Quale classe dirigente
Meno leaderismo, più consacrazione di figure dal basso, prescrive, in quanto i partiti sono attesi da un lavorìo tanto preciso quanto impervio: “ritrovare il ruolo loro assegnato dalla Costituzione, essere luogo di intermediazione tra i cittadini e il Governo con regole democratiche che consentano la selezione della classe dirigente, la partecipazione attiva di tutti coloro che vogliano impegnarsi politicamente e socialmente, il tutto in grado di collegare esperienze consolidate e vivacità giovanili di uomini e donne”. L’errore da evitare? Per Salatto il nemico numero uno si chiama sondaggio, in quanto il compito è quello invece di indirizzare la società con grandi capacità di mediazione verso interessi generali e non individuali.
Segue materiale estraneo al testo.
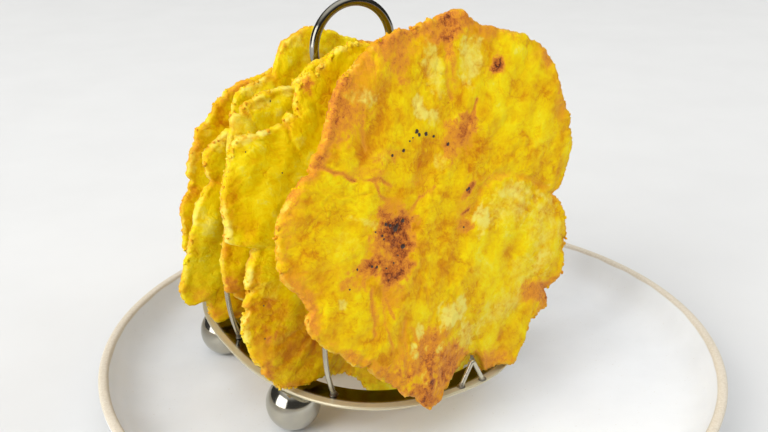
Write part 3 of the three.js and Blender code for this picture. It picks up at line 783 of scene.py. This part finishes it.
def relief(piece, spread, angle, share, side):
    """Height of one face's lumps, fibres, cracks and crumbly border, in millimetres."""
    phase = piece["seed"] * 1.3 + side
    across, up = spread[:, 0], spread[:, 1]
    height = 0.35 * np.sin(across * 0.21 + phase) * np.sin(up * 0.19 - phase)
    height += 0.2 * np.sin(across * 0.47 - up * 0.31 + phase * 2)
    height += layers(spread, 31, (0.45, 10.0), (0.18, 4.5), (0.10, 2.4))
    streaks = np.column_stack([share * 4.5, 17 * np.cos(angle), 17 * np.sin(angle)])
    height += 0.16 * smooth(share, 0.1, 0.5) * noise(streaks + 9 * phase, 1.0, 34)
    height += 0.09 * noise(spread, 1.4, 35)
    cracked = smooth(np.abs(noise(spread, 6.0, 38)), 0.06, 0.0)
    height -= 0.26 * cracked * smooth(noise(spread, 15.0, 39), -0.2, 0.3)
    crumbly = smooth(share, 0.88, 1.0)
    return height + crumbly * (layers(spread, 36, (0.16, 2.4), (0.30, 1.1)) - 0.4)


def face_points(piece, outline, angle, share, side, marks):
    """Points and masks of one face, for directions and shares of the reach."""
    across, up = outline.spot(angle, share * (outline.reach(angle, share) - EDGE * share))
    flat = np.stack([across, up], 1)
    spread = noise_place(piece, flat, side)
    half = half_thickness(piece, share)
    height = half + relief(piece, spread, angle, share, side)
    seed = piece["seed"] * side
    browned = cover(flat, marks["browned"], seed)
    wavy = pushed(flat, spread, 0.9, 3.0, 41)
    for line, deep, width, brown in marks["creases"]:
        height -= deep * near_line(wavy, line, width)
        browned = np.maximum(browned, brown * near_line(wavy, line, 1.5 * width))
    edge_brown = piece["rim_browned"] * smooth(share, 0.93, 1.0) * (1.0 + 1.2 * noise(spread, 7.0, 43))
    browned = 1 - (1 - browned) * (1 - np.clip(edge_brown, 0, 1))
    tone = piece["tone"] + layers(spread, 51, (0.20, 12.0), (0.10, 6.0), (0.14, 4.5))
    # Painted shade: the flesh is painted deeper in the hollows of its relief and lighter on its lumps.
    tone += 0.16 * (height - half)
    for *patch, strength in marks["tones_and_painted_light"]:
        tone += math.copysign(1.0, strength) * cover(flat, [(*patch, abs(strength))], seed + 70)
    pale = cover(flat, marks["pale"], seed + 50, (1.25, 0.6))
    masks = dict(tone=tone, browned=browned, pale=pale, fibre=fibre_place(piece, flat, spread, side))
    return placed(piece, across, slab_depth(piece, across, up) + side * height, up), masks


def slice_parts(piece, outline, marks):
    """The mesh of a slice: two faces on bent grids, and a rounded, crumbly rim between them."""
    angle, share, quads, rim = disc_grid(piece["detail"])
    front, front_masks = face_points(piece, outline, angle, share, FRONT, marks[FRONT])
    back, back_masks = face_points(piece, outline, angle, share, BACK, marks[BACK])
    count = len(angle)
    rim_angle = angle[rim]
    outward = np.stack([np.cos(rim_angle), np.sin(rim_angle)], 1)
    middle = (front[rim] + back[rim]) / 2
    across_rim = placed(piece, outward[:, 0], 0 * rim_angle, outward[:, 1]) - placed(piece, 0.0, 0.0, 0.0)
    points, faces = [front, back], [quads, quads[:, ::-1] + count]
    masks = {name: [front_masks[name], back_masks[name]] for name in front_masks}
    previous, width = rim, len(rim)
    for step in range(1, EDGE_STEPS + 1):
        if step < EDGE_STEPS:
            lift = math.pi * (step / EDGE_STEPS - 0.5)
            torn = middle + across_rim * (EDGE * math.cos(lift))
            torn += (back[rim] - front[rim]) / 2 * math.sin(lift)
            torn += across_rim * (0.26 * noise(torn, 2.0, 61) + 0.42 * noise(torn, 0.85, 62))[:, None]
            points.append(torn)
            share_back = step / EDGE_STEPS
            for name in masks:
                value = front_masks[name][rim] * (1 - share_back) + back_masks[name][rim] * share_back
                if name == "pale":
                    value = value + 0.28 + 0.4 * noise(torn, 4.0, 63)
                masks[name].append(value)
            ring = 2 * count + (step - 1) * width + np.arange(width)
        else:
            ring = rim + count
        faces.append(np.stack([previous, ring, np.roll(ring, -1), np.roll(previous, -1)], 1))
        previous = ring
    return (np.concatenate(points), np.concatenate(faces),
            {name: np.concatenate(values) for name, values in masks.items()})


def surface_spot(piece, outline, across, up, side):
    """The point of a slice's face at that place across and up."""
    offset = np.array([across, up]) - outline.heart
    angle = np.array([math.atan2(offset[1], offset[0])])
    share = np.minimum(np.linalg.norm(offset) / outline.reach(angle, 1.0), 1.0)
    spread = noise_place(piece, [(across, up)], side)
    height = (half_thickness(piece, share) + relief(piece, spread, angle, share, side))[0]
    return placed(piece, across, slab_depth(piece, across, up) + side * height, up)


def rim_crumbs(piece, outline):
    """Small crisp flakes that stick out of the rim of a slice, in clusters."""
    rng = np.random.default_rng(500 + piece["seed"])
    half = half_thickness(piece, 1.0) - CRUMB_INSET
    crisp = piece["rim_browned"]
    crumbs = []
    for _ in range(piece["crumbs"]):
        middle = rng.uniform(-np.pi, np.pi)
        masks = dict(tone=piece["tone"] + rng.uniform(-0.25, 0.05), browned=crisp + rng.uniform(0.0, 0.25),
                     pale=rng.uniform(0.0, 0.5) * smooth(crisp, 0.12, 0.08))
        for i in range(rng.integers(2, 6)):
            angle = middle + rng.normal(0, 0.02)
            across, up = outline.spot(angle, outline.reach(angle, 1.0) - rng.uniform(0.25, 0.8))
            depth = slab_depth(piece, across, up) + half * rng.uniform(-0.9, 0.9)
            sizes = rng.uniform(0.3, 0.75) * rng.uniform(0.6, 1.3, 3)
            place = placed(piece, across, depth, up)
            ball, faces = lump(place, sizes, i, rough=0.6, rings=5, sides=8)
            if ball[:, 2].max() < cad_box[1][2] / MM:
                crumbs.append((ball, faces, dict(masks, fibre=ball * 0.7)))
    return crumbs


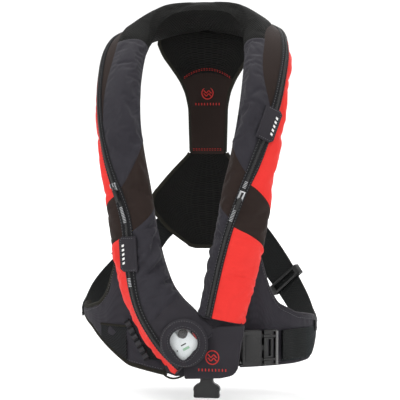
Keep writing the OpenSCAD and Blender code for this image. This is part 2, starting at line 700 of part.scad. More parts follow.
arm_panel(1, below(LEFT_ARM_CUTS[0]), LEFT_ARM_CUTS[1], BROWN_BLACK);  // left_band_outer
neck_panel(1, below(LEFT_CUTS[1]), [LEFT_LAST, LEFT_LAST], CHARCOAL);  // left_lower_grey
arm_panel(1, below(LEFT_ARM_CUTS[1]), [LEFT_LAST, LEFT_LAST], RED);  // left_lower_red
end_caps();
lining(1, LEFT_LAST);  // left_lining
zip_tape(-1, RIGHT_LAST);  // right_zip_tape
zip_tape(1, LEFT_LAST);  // left_zip_tape
zip_slider(-1);  // right_zip_slider
zip_slider(1);  // left_zip_slider
zip_pull(-1);  // right_zip_pull
zip_pull(1);  // left_zip_pull
zip_guard(-1);  // right_zip_guard
zip_guard(1);  // left_zip_guard
window_rim();
window_pane();
front_tab();
inflator_body();
inflator_cap();
manual_lever();
pull_cord();
gas_cylinder();
oral_tube();
oral_valve();
oral_cap();
whistle();
yoke_mesh();
yoke_strap();
back_pad();
ring_tab();
back_ring();
side_strap(-1);  // right_side_strap
side_strap(1);  // left_side_strap
adjuster(-1);  // right_adjuster
adjuster(1);  // left_adjuster
right_wing();
left_wing();
pocket_mesh();
waist_webbing();
buckle_female();
buckle_male();
latch(1);  // upper_latch
latch(-1);  // lower_latch
crotch_webbing();
crotch_buckle();
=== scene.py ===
# %% [markdown]
# # An inflatable life jacket
# The jacket is a padded collar that lies on the chest in two lobes, held by side wings, a waist
# belt and a yoke on the back. The rigid frame comes from the CAD model. This script sews covers
# around it, and it works in metres, with Z up and the wearer looking along -Y.

# %% Load the frame
import bpy
import json
import math
import random
from contextlib import contextmanager
import numpy as np
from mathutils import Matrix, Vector


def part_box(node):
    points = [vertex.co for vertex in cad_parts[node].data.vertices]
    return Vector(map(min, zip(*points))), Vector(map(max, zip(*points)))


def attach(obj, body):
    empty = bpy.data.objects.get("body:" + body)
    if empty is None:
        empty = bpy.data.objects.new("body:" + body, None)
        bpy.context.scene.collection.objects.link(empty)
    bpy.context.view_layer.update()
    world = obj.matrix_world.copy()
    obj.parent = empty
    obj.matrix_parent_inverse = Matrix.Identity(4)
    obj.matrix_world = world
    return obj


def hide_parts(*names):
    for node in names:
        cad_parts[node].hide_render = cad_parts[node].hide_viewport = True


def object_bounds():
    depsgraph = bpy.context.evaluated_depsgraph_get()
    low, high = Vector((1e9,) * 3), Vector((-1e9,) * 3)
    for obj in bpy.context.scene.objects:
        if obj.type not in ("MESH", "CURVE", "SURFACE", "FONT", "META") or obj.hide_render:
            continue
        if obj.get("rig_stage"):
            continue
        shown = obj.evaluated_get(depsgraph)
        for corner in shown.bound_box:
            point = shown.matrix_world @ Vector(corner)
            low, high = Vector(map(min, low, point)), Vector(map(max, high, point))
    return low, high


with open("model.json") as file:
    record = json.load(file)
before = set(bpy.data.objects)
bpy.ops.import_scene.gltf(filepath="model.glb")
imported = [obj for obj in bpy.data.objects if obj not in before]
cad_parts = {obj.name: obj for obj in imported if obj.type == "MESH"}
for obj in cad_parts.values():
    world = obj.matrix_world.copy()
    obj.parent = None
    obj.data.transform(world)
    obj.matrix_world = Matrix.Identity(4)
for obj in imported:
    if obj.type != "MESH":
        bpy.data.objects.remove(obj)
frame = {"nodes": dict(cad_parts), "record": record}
CAD_LOW, CAD_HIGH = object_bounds()
MM = 0.001
print("frame", len(frame["nodes"]), "nodes", [round(v, 3) for v in CAD_HIGH - CAD_LOW])

# %% [markdown]
# ## The view
# The jacket hangs as if on a wearer, so one long lens looks at it from just left of its middle. A
# pale floor lies under it, and large soft lights stand on both sides, as in a plain studio.

# %% Camera and lights
AIM = Vector((0.002, 0.0, -0.240))
CAMERA_AWAY = 2.2
CAMERA_AZIMUTH, CAMERA_RISE = math.radians(8), math.radians(3)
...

Ma oggi c’è una nuova generazione: Letta, Alfano, Mauro, Cesa, Renzi, “che ha assunto anche responsabilità di governo e tocca a tutti noi supportarla e concorrere alla sua legittimazione”. Anche per questo l’eurodeputato del Ppe, a proposito dell’allergia di qualche commentatore alla provenienza diccì di alcuni dei sostenitori del Ppe italiano, invita a rileggere Seneca, quando osservava che “estremamente breve e travagliata è la vita di coloro che dimenticano il passato, trascurano il presente, temono il futuro: giunti al momento estremo tardi comprendono di essere stati occupati tanto tempo senza concludere nulla”.